Nevertheless, representatives of agencies have expressed concerns about having to come into compliance, including the following:
• Many staff have MSWs but have not passed the exam, even after several attempts, and these staff would need to be terminated if exemptions end. Many of them have been seen as doing professional quality work and are essential to their programs. There is also a great deal of anecdotal evidence that many social workers whose native language is not English have difficulty with the exam. Losing them deprives their programs from having an adequate number of bi-lingual staff. This has led to concern about the fairness of the exam, which is used across the country, in terms of working in a multicultural environment such as New York City.
• While the licensing law lists at least 12 functions that do not require a license, agencies assert that it is not sufficiently clear which functions require the LMSW. For example, counseling requires a license, yet it is not defined in law and there are many forms of counseling, not always requiring MSW level skills. If exemptions end, many paraprofessionals could be deemed to be practicing without a license.

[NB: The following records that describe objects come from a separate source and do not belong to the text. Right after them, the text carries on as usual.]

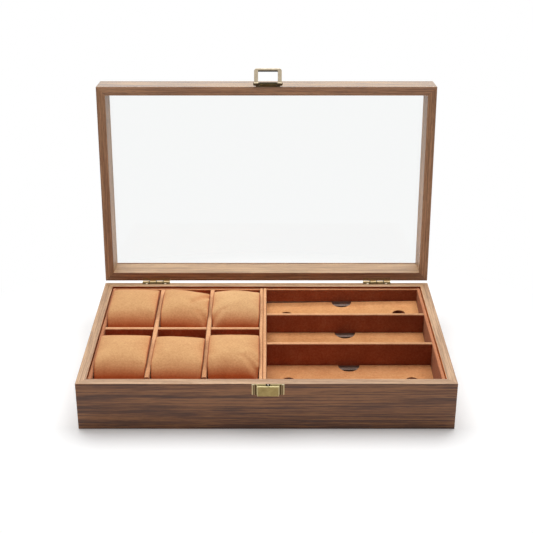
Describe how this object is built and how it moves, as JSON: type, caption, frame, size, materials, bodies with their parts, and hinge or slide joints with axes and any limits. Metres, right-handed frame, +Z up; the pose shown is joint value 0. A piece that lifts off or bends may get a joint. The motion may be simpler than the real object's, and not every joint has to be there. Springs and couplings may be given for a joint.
{
  "type": "watch and glasses organizer box",
  "caption": "Walnut display box with a hinged glass lid, suede watch pillows in cells on the left and stepped suede bays for glasses on the right.",
  "frame": {"origin": "the middle of the flat underside of the case", "axes": "+Z up, +X along the length to the right as seen from the front, -Y out of the front face with the catch"},
  "size_m": [0.365, 0.2812, 0.2916],
  "materials": {
    "walnut": "satin open-grained walnut",
    "tray_suede": "tan suede over board",
    "pillow_suede": "tan suede, stuffed",
    "bare_board": "uncovered grey-brown board",
    "felt": "black felt",
    "brass": "brushed, lightly aged brass",
    "glass": "clear float glass"
  },
  "bodies": {
    "root": {"base_front_board": "walnut", "base_back_board": "walnut", "base_left_board": "walnut", "base_right_board": "walnut", "base_panel": "bare_board", "base_felt": "felt", "watch_tray_floor": "tray_suede", "watch_tray_left_wall": "tray_suede", "watch_tray_right_wall": "tray_suede", "watch_tray_front_wall": "tray_suede", "watch_tray_back_wall": "tray_suede", "watch_divider_left": "tray_suede", "watch_divider_right": "tray_suede", "watch_cross_divider": "tray_suede", "glasses_tray_floor": "tray_suede", "glasses_tray_left_wall": "tray_suede", "glasses_tray_right_wall": "tray_suede", "glasses_tray_front_wall": "tray_suede", "glasses_tray_back_wall": "tray_suede", "glasses_divider_back": "tray_suede", "glasses_divider_front": "tray_suede", "ledge_back_high": "bare_board", "ledge_back_low": "bare_board", "ledge_middle_high": "bare_board", "ledge_middle_low": "bare_board", "ledge_front_high": "bare_board", "ledge_front_low": "bare_board", "left_hinge_base_leaf": "brass", "left_hinge_pin": "brass", "right_hinge_base_leaf": "brass", "right_hinge_pin": "brass", "hinge_base_screws": "brass", "catch_plate": "brass", "catch_nail": "brass"},
    "lid": {"lid_front_rail": "walnut", "lid_back_rail": "walnut", "lid_left_rail": "walnut", "lid_right_rail": "walnut", "lid_glass": "glass", "left_hinge_lid_leaf": "brass", "right_hinge_lid_leaf": "brass", "hinge_lid_screws": "brass", "hasp_plate": "brass", "hasp_pin": "brass", "hasp_nails": "brass"},
    "hasp_loop": {"hasp_loop": "brass"},
    "pillow_back_left": {"pillow_back_left": "pillow_suede"},
    "pillow_back_middle": {"pillow_back_middle": "pillow_suede"},
    "pillow_back_right": {"pillow_back_right": "pillow_suede"},
    "pillow_front_left": {"pillow_front_left": "pillow_suede"},
    "pillow_front_middle": {"pillow_front_middle": "pillow_suede"},
    "pillow_front_right": {"pillow_front_right": "pillow_suede"},
    "back_floor_board": {"back_floor_board": "tray_suede"},
    "middle_floor_board": {"middle_floor_board": "tray_suede"},
    "front_floor_board": {"front_floor_board": "tray_suede"}
  },
  "joints": [
    {"name": "lid_hinge", "type": "hinge", "parent": "root", "child": "lid", "pos_m": [0, 0.11255, 0.05005], "axis": [-1, 0, 0], "range_deg": [-95.13, 0]},
    {"name": "hasp_swing", "type": "hinge", "parent": "lid", "child": "hasp_loop", "pos_m": [0.0015, 0.1342, 0.27502], "axis": [-1, 0, 0], "range_deg": [-90, 85]},
    {"name": "pillow_back_left_lift", "type": "slide", "parent": "root", "child": "pillow_back_left", "axis": [0, 0, 1], "range_m": [0, 0.06]},
    {"name": "pillow_back_middle_lift", "type": "slide", "parent": "root", "child": "pillow_back_middle", "axis": [0, 0, 1], "range_m": [0, 0.06]},
    {"name": "pillow_back_right_lift", "type": "slide", "parent": "root", "child": "pillow_back_right", "axis": [0, 0, 1], "range_m": [0, 0.06]},
    {"name": "pillow_front_left_lift", "type": "slide", "parent": "root", "child": "pillow_front_left", "axis": [0, 0, 1], "range_m": [0, 0.06]},
    {"name": "pillow_front_middle_lift", "type": "slide", "parent": "root", "child": "pillow_front_middle", "axis": [0, 0, 1], "range_m": [0, 0.06]},
    {"name": "pillow_front_right_lift", "type": "slide", "parent": "root", "child": "pillow_front_right", "axis": [0, 0, 1], "range_m": [0, 0.06]},
    {"name": "back_floor_board_lift", "type": "slide", "parent": "root", "child": "back_floor_board", "axis": [0, 0, 1], "range_m": [0, 0.06]},
    {"name": "middle_floor_board_lift", "type": "slide", "parent": "root", "child": "middle_floor_board", "axis": [0, 0, 1], "range_m": [0, 0.06]},
    {"name": "front_floor_board_lift", "type": "slide", "parent": "root", "child": "front_floor_board", "axis": [0, 0, 1], "range_m": [0, 0.06]}
  ]
}
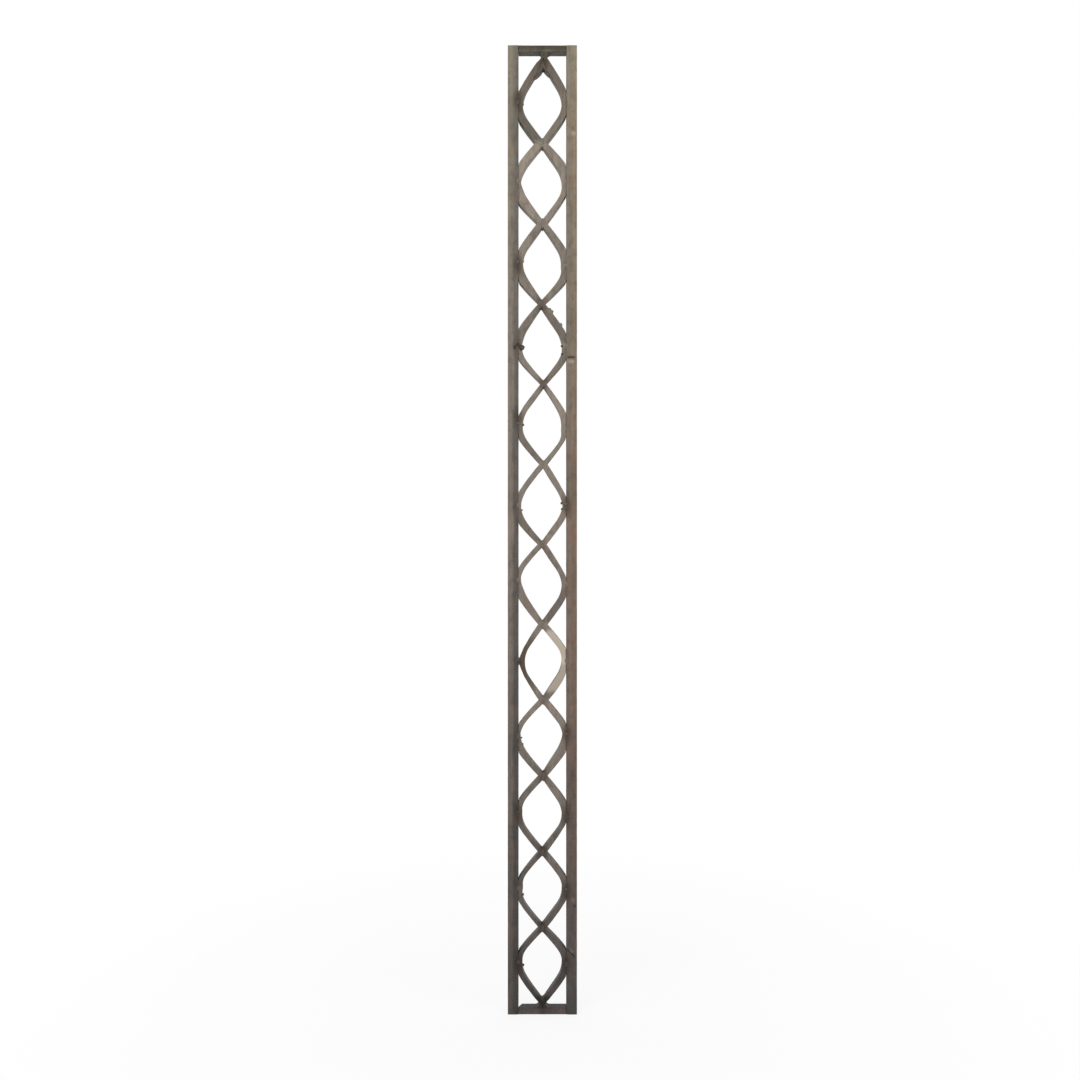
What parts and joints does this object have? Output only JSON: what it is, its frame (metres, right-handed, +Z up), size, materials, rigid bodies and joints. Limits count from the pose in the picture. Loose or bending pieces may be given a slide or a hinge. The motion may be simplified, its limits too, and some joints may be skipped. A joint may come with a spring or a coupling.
{
  "type": "iron stair baluster",
  "caption": "Narrow welded iron stair baluster: a rectangular frame of square bars around two wavy flat bars that cross on the centre line and enclose a row of pointed oval cells.",
  "frame": {"origin": "middle of the foot: the middle of the bottom bar's underside, halfway across the width and the depth", "axes": "+Z up along the uprights, +X to the right seen from the front, -Y towards the front"},
  "size_m": [0.0644, 0.0118, 0.9],
  "materials": {
    "left_upright_iron": "bare hot-rolled bar with mill scale and light rust, soft semi-matte",
    "right_upright_iron": "bare hot-rolled bar with mill scale and light rust, soft semi-matte",
    "end_bar_iron": "bare hot-rolled bar with mill scale, semi-matte",
    "wave_bar_iron": "bare hand-bent flat bar with mill scale and light rust, semi-matte",
    "weld_metal": "burnt weld metal with brown heat tint, semi-matte"
  },
  "bodies": {
    "root": {"left_upright": "left_upright_iron", "right_upright": "right_upright_iron", "top_bar": "end_bar_iron", "bottom_bar": "end_bar_iron", "wave_bar_left_start": "wave_bar_iron", "wave_bar_right_start": "wave_bar_iron", "crossing_welds": "weld_metal", "left_contact_welds": "weld_metal", "right_contact_welds": "weld_metal", "top_stem_welds": "weld_metal", "bottom_stem_welds": "weld_metal", "left_weld_beads": "weld_metal", "right_weld_beads": "weld_metal"}
  },
  "joints": []
}
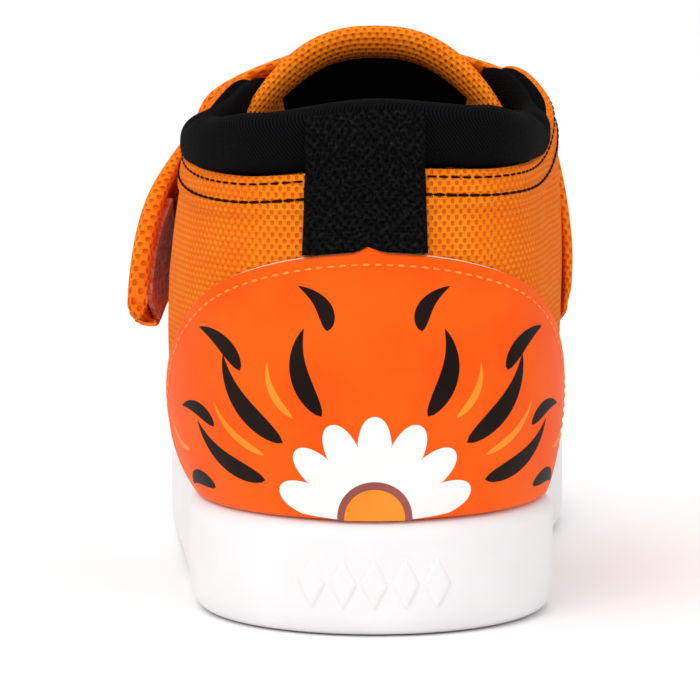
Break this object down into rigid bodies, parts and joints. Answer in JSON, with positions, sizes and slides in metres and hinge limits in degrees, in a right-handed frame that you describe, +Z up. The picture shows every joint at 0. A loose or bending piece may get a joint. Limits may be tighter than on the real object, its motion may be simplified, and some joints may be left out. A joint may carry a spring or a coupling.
{
  "type": "squeaky shoe",
  "caption": "small child's high-top squeaky shoe for the left foot, with a white cup sole, orange mesh upper, padded collar, printed heel panel, pull strip and strap closure",
  "frame": {"origin": "on the floor plane, under the middle of the heel, on the flat of the tread", "axes": "+Y to the toe, +X to the inner side of the foot, +Z up"},
  "size_m": [0.0729, 0.1536, 0.0897],
  "materials": {
    "white_rubber": "smooth matte white rubber",
    "black_lining": "flat black textile",
    "orange_mesh": "orange air mesh with small staggered cells",
    "black_knit": "fine black twill knit over padding",
    "printed_leather": "smooth printed synthetic leather with a soft sheen",
    "black_webbing": "coarse black webbing",
    "hook_tape": "reddish hook and loop tape"
  },
  "bodies": {
    "root": {"cup_sole": "white_rubber", "insole": "black_lining", "upper": "orange_mesh", "collar": "black_knit", "heel_panel": "printed_leather", "pull_strip": "black_webbing", "tongue": "orange_mesh", "strap": "orange_mesh", "hook_pad": "hook_tape", "loop_pad": "hook_tape"}
  },
  "joints": []
}
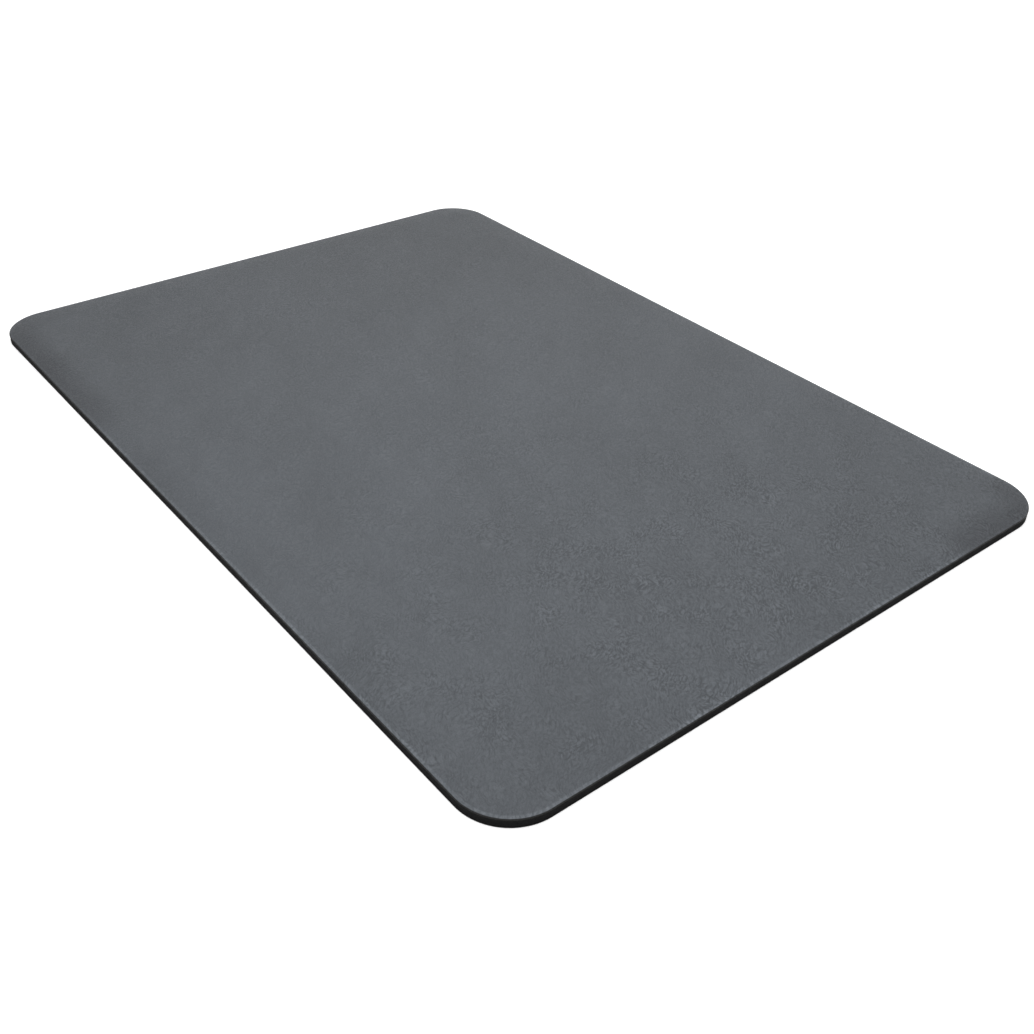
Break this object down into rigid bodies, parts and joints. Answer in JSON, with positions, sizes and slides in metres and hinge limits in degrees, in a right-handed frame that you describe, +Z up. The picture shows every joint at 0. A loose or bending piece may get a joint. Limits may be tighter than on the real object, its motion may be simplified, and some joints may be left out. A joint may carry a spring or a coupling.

• Many, if not all, service systems are going through rapid changes in how services are delivered and funded. The speed of the changes are being characterized as unprecedented. In addition, many programs have closed and agencies have merged in order to survive. As a result of this, along with the other concerns, it is believed that this is not the right time to lift the exemptions.
NASW-NYC works with agencies as important stakeholders, even if we do not always agree. It has been important within the NYC Chapter that there not be a “us vs. them” attitude. In fact, there are many CEOs and executive directors that are social workers, including on the Chapter’s Board. Appreciating the perspective of another has been a guiding, while not the only, value in this process.
It is this appreciation for the challenges that agencies are experiencing that led to NASW and the other social work organizations to support a further extension of the exemptions. The point of difference is that a permanent exemption is forever, and in many instances could close the door on making progress toward professionalizing the providers of service and clarifying the functions where a license is necessary. (I note here that as recently as last fall many agencies actually supported a new temporary exemption but have since then turned their support to the Governor’s proposal.)
What individual social workers can do before the budget is finalized
As the legislature negotiates the budget, NASW has received support for its proposals among a number of legislators. At the same time, representatives for agencies in the state are attempting to rally support for permanent exemptions.
We are asking members of NASW-NYC to contact selected legislators through personal visits, phone calls or email to urge them to support NASW’s package of proposals, starting with opposing a permanent exemption by enacting a temporary extension of agency exemptions from the licensing law. We ask that you urge your legislator to also support the four recommendations that were outlined above.